C’est vrai. Je constate que des hommes politiques comme Tony Blair ou Nicolas Sarkozy, des chefs d’entreprise, des universitaires, des scientifiques abordent ces questions librement, alors qu’on les aurait trouvées du plus mauvais goût il y a quelques années seulement. Cependant, je pense que ces professions de foi doivent être maniées avec prudence par les hommes politiques, car une partie de la population pourrait s’en sentir exclue. Nicolas Sarkozy a été trop loin lorsque, en Arabie saoudite, il a déclaré que  » Dieu libérait le c£ur de l’homme « , qui est littéralement une parole du Christ.

A travers vos multiples projets éditoriaux, comme l’Encyclopédie des religions (Bayard) ou Le Monde des religions, qui fait partie du groupe du journal Le Monde, vous contribuez à la diffusion d’un savoir religieux. N’encouragez-vous pas ainsi un trait bien contemporain qui consiste à picorer dans toutes les traditions religieuses ?

On est passé d’une société traditionnelle à une société laïque, qui autorise le pluralisme religieux. Cela oblige les gens à se poser plus de questions, ce qui est très positif. Avant, quand les gens allaient à l’église par conformisme social, ils se sentaient bien souvent dispensés de la spiritualité. Or, pour Socrate, Jésus et Bouddha, la spiritualité est avant tout une affaire personnelle et non un rituel social. Le revers de la médaille, c’est le risque de superficialité, de tout mélanger sans s’engager dans un chemin précis. Le défi de ma modernité spirituelle, c’est d’être à la fois tolérant, ouvert et enraciné.

Chaque époque relit ses classiques avec le bonheur toujours renouvelé d’y découvrir de la modernité. C’est le cas de vos trois maîtres à vivre ?

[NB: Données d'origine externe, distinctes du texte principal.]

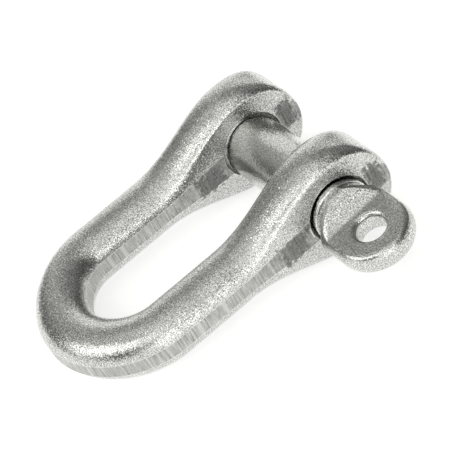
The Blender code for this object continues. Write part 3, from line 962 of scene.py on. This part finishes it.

Et l’on s’étonne de les découvrir modernes ! Comme si notre société n’était pas précisément le fruit de leur  » modernité  » ! Pourquoi nous touchent-ils encore aujourd’hui ? Parce qu’ils ont mené tous les trois une vie exemplaire et qu’ils ont mis en pratique leurs paroles. Encore aujourd’hui, ça leur assure un succès universel, notamment auprès des jeunes qui accordent beaucoup d’importance au témoignage. Dans nos systèmes démocratiques, l’égalité dont ils parlent, à des degrés divers, nous paraît d’une telle évidence… Mais elle était révolutionnaire, à l’époque, et elle le demeure encore dans d’autres aires de civilisation.

J’ajouterai, à cause du Bouddha, une modalité particulière de la modernité, qui est la psychothérapie. Toujours pragmatique, le sage indien recommandait d’expérimenter toute chose par soi-même et d’y prêter la plus grande attention. Cette expérience intérieure peut conduire au bonheur, un bonheur stable qui, chez le Bouddha, est synonyme d’absence de désir et de souffrance. Si vous vous attachez à quelqu’un ou à quelque chose, vous allez souffrir, prévient-il. Il faut aimer tout en étant détaché. C’est un chemin très exigeant, qui est récompensé par une forme supérieure de réincarnation, voire, pour les plus évolués, par le nirvana, la fin du cycle des réincarnations. Nos contemporains ne sont pas prêts à un tel détachement ! La modernité de Socrate, c’est la Raison. Ses choix éthiques sont fondés sur un discours rationnel. Quant à Jésus, il parle de l’amour d’une façon qui nous bouleverse encore 2 000 ans après. Cela n’a rien d’étonnant car, d’après les enquêtes internationales d’opinion, l’amour est la valeur suprême des humains, suivie de la liberté.

Qui, le cas échéant, auriez-vous choisi comme quatrième  » maître à vivre  » ?

Confucius, parce qu’il défend, lui aussi, des valeurs de justice, d’équité, de recherche de vérité, de compassion… Mais ce n’était pas possible de le joindre à mon trio car, dans la culture chinoise, l’individu est subordonné à sa communauté. Confucius considère que le groupe et ses traditions sont plus importants que l’individu, alors que le christianisme, selon la formule du philosophe Marcel Gauchet, est la  » religion de la sortie de la religion « .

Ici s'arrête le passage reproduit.